I'm trying to get my internal 802.11b nic (Windows reports LAN-Express IEEE 802.11 PCI Adapter, /proc/pci reports Harris which I believe would use the orinoco_cs drivers) on my Acer TM 240...

I'm running 2.6.3 kernel, and patched the Orinoco drivers (with the patch on Airsnort page).  I found I had to compile the Hermes chipset support into the kernel to get anywhere at all.  When I run iwpriv it lists 'monitor' so I think the patch was okay.

If I run AirSnort in scan mode, the 'active' light for my wireless flashes on and off..leading me to believe that it's scanning.  But, I know there is traffic on our test network, and yet AirSnort reports no traffic at all.  If I set it to monitor a specific chan, no light at all.  If I try "wlist eth1 scan" I get an error reporting interface doesn't support scan.

Everything else looks like it works for regular use, just can't get this scanning goin' on.

I've tried reading the tons of information on this, but getting nowhere as there seems to be way too many ways to setup your wireless card  :Wink: 

----------

## braindead0

Well, I discovered something else.. it aint working at all it seems.  The flashing light is probably when Airsnort send a reset, if I iwpriv eth1 reset the light flashes as well.

I have a known working WAP here (can connect with windoze okay), turns out that I cannot get connected at all.  Set the ESSID and the key and ifconfig eth1 up it doesn't go active.  I tried the wireless scripts on this thread with no luck there either.

It seems odd that I can reset the card, set configuration which leads me to believe that the drivers are good.. but nothing else...ugh.
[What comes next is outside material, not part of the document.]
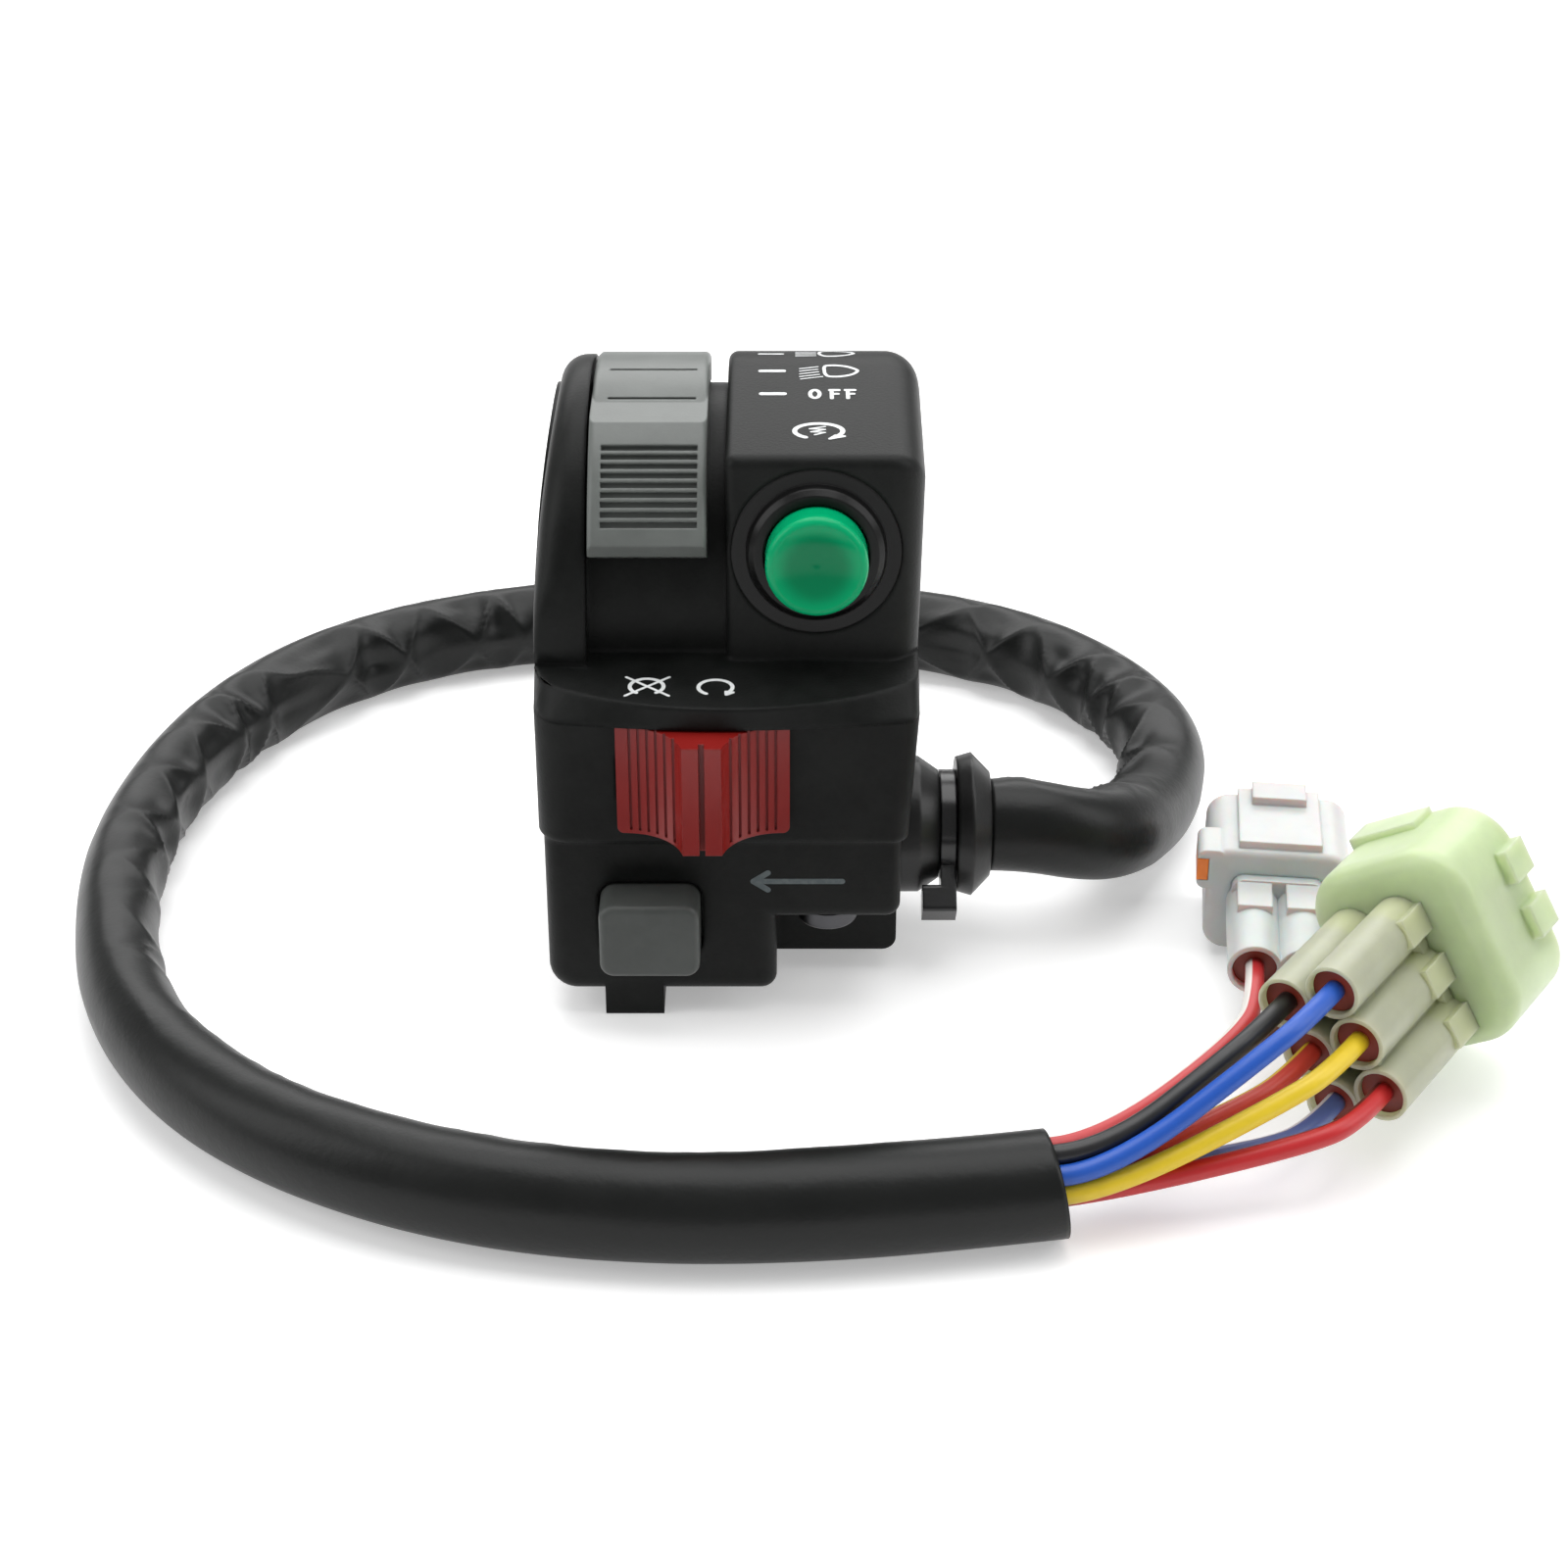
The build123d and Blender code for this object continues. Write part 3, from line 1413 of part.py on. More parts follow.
def six_way_collar():
    """Wide keyed collar round the post, its mouth facing ahead and its back on the tubes' ends."""
    collar = rounded_bar(six_collar_x, six_collar_y, six_collar_corner, (six_tube_length, six_length))
    shoulder = collar.faces().sort_by(Axis.Z)[0].edges()
    collar = fillet(shoulder, six_shoulder_fillet)
    key_start = six_length - six_key_length
    top = six_collar_y[0]
    collar += slab(six_top_key_x, (top - six_top_key_height, top + six_top_key_height),
                   (key_start, six_length))
    right = six_collar_x[1]
    for place in six_side_keys:
        collar += slab((right - six_collar_corner, right + six_side_key_height),
                       (place, place + six_side_key_width), (key_start, six_length))
    inside = six_tube_length + six_collar_back
    collar -= rounded_bar(six_mouth_x, six_mouth_y, six_mouth_corner, (inside, six_length + cut_over))
    collar -= slab(six_lock_slot_x, six_lock_slot_y, (inside, six_length + cut_over))
    collar -= six_core(press_gap, (six_tube_length - cut_over, inside + cut_over))
    return six_seat() * collar


def seals(seat, places, radius):
    """Ring seal round each wire, inside the back of its cavity."""
    rings = []
    for x, y in places:
        ring = upright(radius, seal_setback, seal_setback + seal_length)
        ring -= upright(terminal_radius, seal_setback + seal_length / 2,
                        seal_setback + seal_length + cut_over)
        rings.append(seat * Pos(x, y, 0) * ring)
    return rings


def terminals(seat, places, start, end):
    """Crimped socket terminal behind the seal of each cavity."""
    return [seat * Pos(x, y, 0) * upright(terminal_radius, start, end) for x, y in places]


def ring_seal(seat, half_width, half_height, corner, low):
    """Rubber ring round the core, at the foot of the gap inside the collar."""
    spare = ring_seal_thickness
    high = low + ring_seal_length
    ring = core_bar(half_width + spare, half_height + spare, corner + spare, (low, high))
    ring -= core_bar(half_width, half_height, corner, (low - cut_over, high + cut_over))
    return seat * ring


def two_core(spare, z_span):
    """The post that carries the two pins' holes, with some spare all round."""
    return core_bar(two_core_half_width + spare, two_core_half_height + spare, two_core_corner + spare,
                    z_span)


def two_way_housing():
    """Two tubes that open backwards, each with a raised pad, and one post ahead of them."""
    housing = two_core(0, (two_tube_length - two_head_wall, two_length - two_core_setback))
    for x, y in two_places():
        housing += Pos(x, y, 0) * upright(two_tube_radius, 0, two_tube_length)
        housing += slab((x - two_pad_width / 2, x + two_pad_width / 2), (-two_tube_radius - pad_rise, 0),
                        (two_tube_length - two_pad_length, two_tube_length))
    for x, y in two_places():
        housing -= Pos(x, y, 0) * upright(two_cavity_radius, -cut_over, two_cavity_depth)
        housing -= Pos(x, y, 0) * upright(pin_hole_radius, 0, two_length + cut_over)
    return two_seat() * housing


def two_way_head():
    """Boxy head round the post: a raised back with a latch on it, and a lobe that holds the lock."""
    head = core_bar(two_head_half_width, two_head_half_height, two_head_corner,
                    (two_tube_length, two_length))
    rear_rim = head.faces().sort_by(Axis.Z)[0].edges()
    head = fillet(rear_rim, two_head_fillet)
    top = -two_head_half_height
    head += slab((-two_back_half_width, two_back_half_width), (top - two_back_height, top + two_head_wall),
                 (two_tube_length + two_head_fillet, two_length))
    latch_half = two_latch_width / 2
    head += slab((-latch_half, latch_half), (top - two_back_height - two_latch_height, top),
                 (two_length - two_latch_length, two_length))
    left = -two_head_half_width
    head += rounded_bar((left - two_lobe_proud, left + two_lobe_depth), two_lobe_y, two_lobe_corner,
                        (two_tube_length, two_tube_length + two_lobe_length))
    inside = two_tube_length + two_head_back
    head -= core_bar(two_head_half_width - two_head_wall, two_head_half_height - two_head_wall,
                     two_head_corner - two_head_wall, (inside, two_length + cut_over))
    head -= two_core(press_gap, (two_tube_length - cut_over, inside + cut_over))
    head -= two_lock(two_tube_length - cut_over, 0)
    return two_seat() * head


def two_lock(start, gap):
    """Bar-shaped lock in the lobe's outer side, open at the back, with a gap all round."""
    outer = -two_head_half_width - two_lobe_proud
    return slab((outer - (0 if gap else cut_over), outer + two_retainer_depth - gap),
                (two_retainer_y[0] + gap, two_retainer_y[1] - gap),
                (start, two_tube_length + two_retainer_length - gap))


def two_way_retainer():
    """Orange lock, flush with the lobe that holds it."""
    return two_seat() * two_lock(two_tube_length, press_gap)


def nodes():
    """Every node of the cluster by name."""
    six_ring = (six_core_half_width, six_core_half_height, six_core_corner,
                six_tube_length + six_collar_back)
    two_ring = (two_core_half_width, two_core_half_height, two_core_corner,
                two_tube_length + two_head_back)
    terminal_start = seal_setback + seal_length / 2
    made = {
        "upper_casing": upper_casing(),
        "lower_casing": lower_casing(),
        "casing_screws": casing_screws(),
        "light_knob": light_knob(),
        "light_carrier": light_carrier(),
        "light_bridge": light_bridge(),
        "light_contact_base": light_contact_base(),
        "light_contacts": light_contacts(),
        "light_detent_ball": light_detent_ball(),
        "light_detent_spring": light_detent_spring(),
        "start_bezel": start_bezel(),
        "start_button": start_button(),
        "start_bridge": start_bridge(),
        "start_contact_base": start_contact_base(),
        "start_contacts": start_contacts(),
        "start_return_spring": start_return_spring(),
        "kill_knob": kill_knob(),
        "kill_carrier": kill_carrier(),
        "kill_bridge": kill_bridge(),
        "kill_contact_base": kill_contact_base(),
        "kill_contacts": kill_contacts(),
        "kill_base_screws": kill_base_screws(),
        "kill_detent_ball": kill_detent_ball(),
        "kill_detent_spring": kill_detent_spring(),
        "override_button": override_button(),
        "override_bridge": override_bridge(),
        "override_contact_base": override_contact_base(),
        "override_contacts": override_contacts(),
        "override_return_spring": override_return_spring(),
        "cable_grommet": cable_grommet(),
        "cable_tie": cable_tie(),
        "harness_sleeve": harness_sleeve(),
        "six_way_housing": six_way_housing(),
        "six_way_collar": six_way_collar(),
        "six_way_seals": seals(six_seat(), six_places(), six_cavity_radius - press_gap),
        "six_way_terminals": terminals(six_seat(), six_places(), terminal_start,
                                       six_length - 2 * six_core_setback),
        "six_way_ring_seal": ring_seal(six_seat(), *six_ring),
        "two_way_housing": two_way_housing(),
        "two_way_head": two_way_head(),
        "two_way_seals": seals(two_seat(), two_places(), two_cavity_radius - press_gap),
        "two_way_terminals": terminals(two_seat(), two_places(), terminal_start,
                                       two_length - 2 * two_core_setback),
        "two_way_ring_seal": ring_seal(two_seat(), *two_ring),
        "two_way_retainer": two_way_retainer(),
    }
    for name in wire_places:
        made[name] = wire(name)
    return made


os.makedirs("parts", exist_ok=True)
for node_name, node in nodes().items():
    shape = Compound(children=list(node)) if isinstance(node, (list, ShapeList)) else node
    export_step(shape, os.path.join("parts", node_name + ".step"))
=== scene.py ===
"""Looks of a handlebar switch cluster: finishes, prints and the soft lead over its solid model."""
import math
import bpy
from bpy.props import FloatProperty, FloatVectorProperty, PointerProperty
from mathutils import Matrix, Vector, noise


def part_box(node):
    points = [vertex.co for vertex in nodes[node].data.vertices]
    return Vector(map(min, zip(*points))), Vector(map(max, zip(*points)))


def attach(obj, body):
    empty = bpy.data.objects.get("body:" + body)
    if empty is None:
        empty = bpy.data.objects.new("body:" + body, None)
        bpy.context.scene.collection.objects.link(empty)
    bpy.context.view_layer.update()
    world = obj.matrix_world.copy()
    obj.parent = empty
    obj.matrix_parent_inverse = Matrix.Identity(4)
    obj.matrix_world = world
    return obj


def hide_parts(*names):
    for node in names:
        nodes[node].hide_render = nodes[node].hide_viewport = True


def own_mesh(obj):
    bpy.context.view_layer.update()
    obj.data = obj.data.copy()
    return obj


bl_info = {
    "name": "Handlebar Switch Cluster",
    "version": (1, 0, 0),
    "blender": (4, 5, 0),
    "location": "View3D > Sidebar > Switch",
    "description": "Finishes, prints and the soft lead of a handlebar switch cluster",
    "category": "Object",
}

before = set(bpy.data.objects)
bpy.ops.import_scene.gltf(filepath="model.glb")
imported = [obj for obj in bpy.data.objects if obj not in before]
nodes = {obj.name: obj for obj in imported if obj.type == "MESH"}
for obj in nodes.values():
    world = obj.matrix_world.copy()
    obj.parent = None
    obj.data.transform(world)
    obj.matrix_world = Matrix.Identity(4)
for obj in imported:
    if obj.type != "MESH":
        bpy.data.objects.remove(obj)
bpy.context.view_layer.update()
MM = 0.001
GRAIN_SCALE = 2600.0
POINT_STEP = 0.0006
SLEEVE_WIDTH = 0.0124


# Shader graph

class Value:
    """One output of a shader node. Sums, products and powers of it add their Math nodes."""

    def __init__(self, finish, socket):
        self.finish = finish
        self.socket = socket

    def _math(self, operation, first, second):
        return self.finish.node("ShaderNodeMath", {"operation": operation}, {0: first, 1: second})

    def __add__(self, other):
        return self._math("ADD", self, other)

    __radd__ = __add__

    def __sub__(self, other):
        return self._math("SUBTRACT", self, other)

    def __rsub__(self, other):
        return self._math("SUBTRACT", other, self)

    def __mul__(self, other):
        return self._math("MULTIPLY", self, other)

    __rmul__ = __mul__

    def __pow__(self, other):
        return self._math("POWER", self, other)

    def above(self, level, width):
        """Soft step from 0 to 1 as the value passes a level, over a width."""
        return self.finish.node("ShaderNodeMapRange", {"interpolation_type": "SMOOTHSTEP"}, {
            "Value": self, "From Min": level - width / 2, "From Max": level + width / 2})


class Finish:
    """A material and the few kinds of node that the finishes here are made of."""

    def __init__(self, name, **sockets):
        self.material = bpy.data.materials.new(name)
        self.material.use_nodes = True
        self.tree = self.material.node_tree
        self.shader = self.tree.nodes["Principled BSDF"]
        names = {socket.name.lower().replace(" ", "_"): socket.name for socket in self.shader.inputs}
        for key, value in sockets.items():
            self.set(names[key], value)

    def fill(self, socket, value):
        """Links or sets one input, a colour of three parts as an opaque one."""
        if isinstance(value, Value):
            self.tree.links.new(value.socket, socket)
        elif socket.type == "RGBA" and len(value) == 3:
            socket.default_value = (*value, 1.0)
        else:
            socket.default_value = value

    def set(self, name, value):
        self.fill(self.shader.inputs[name], value)

    def node(self, kind, settings=None, inputs=None, output=0):
        """Adds a node, makes its settings, then links or sets its inputs, and gives one output."""
        made = self.tree.nodes.new(kind)
        for key, value in (settings or {}).items():
            setattr(made, key, value)
        for key, value in (inputs or {}).items():
            self.fill(made.inputs[key], value)
        return Value(self, made.outputs[output])

    def place(self):
        return self.node("ShaderNodeTexCoord", output="Object")

    def uv(self):
        return self.node("ShaderNodeTexCoord", output="UV")

    def axis(self, vector, name):
        return self.node("ShaderNodeSeparateXYZ", None, {0: vector}, output=name)

    def noise(self, scale, detail=2.0, rough=0.5):
        return self.node("ShaderNodeTexNoise", None, {
            "Vector": self.place(), "Scale": scale, "Detail": detail, "Roughness": rough})

    def blend(self, factor, first, second):
        """Mix of two colours."""
        return self.node("ShaderNodeMix", {"data_type": "RGBA"},
                         {"Factor": factor, 6: first, 7: second}, output=2)

    def soft_edges(self, radius):
        return self.node("ShaderNodeBevel", {"samples": 6}, {"Radius": radius})

    def bump(self, height, distance, strength=1.0, normal=None):
        inputs = {"Strength": strength, "Distance": distance, "Height": height}
        if normal is not None:
            inputs["Normal"] = normal
        return self.node("ShaderNodeBump", None, inputs)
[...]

Thanks for any help on this.

----------

## UberLord

Luckily the author of those scripts also has an orinoco based card patched with monitor and scan for 2.6.3 vanilla kernel.

First things first - my scripts rely on either the AP broadcasting the ESSID or the ESSID being set in the wireless_preferred section in /etc/conf.d/net

Secondly, sometimes WEP is the problem. Try connecting without WEP (assuming you control the AP). If that works, then reset the WEP. Don't use passphrases as they are unsupported by wireless-tools and therefore my scripts.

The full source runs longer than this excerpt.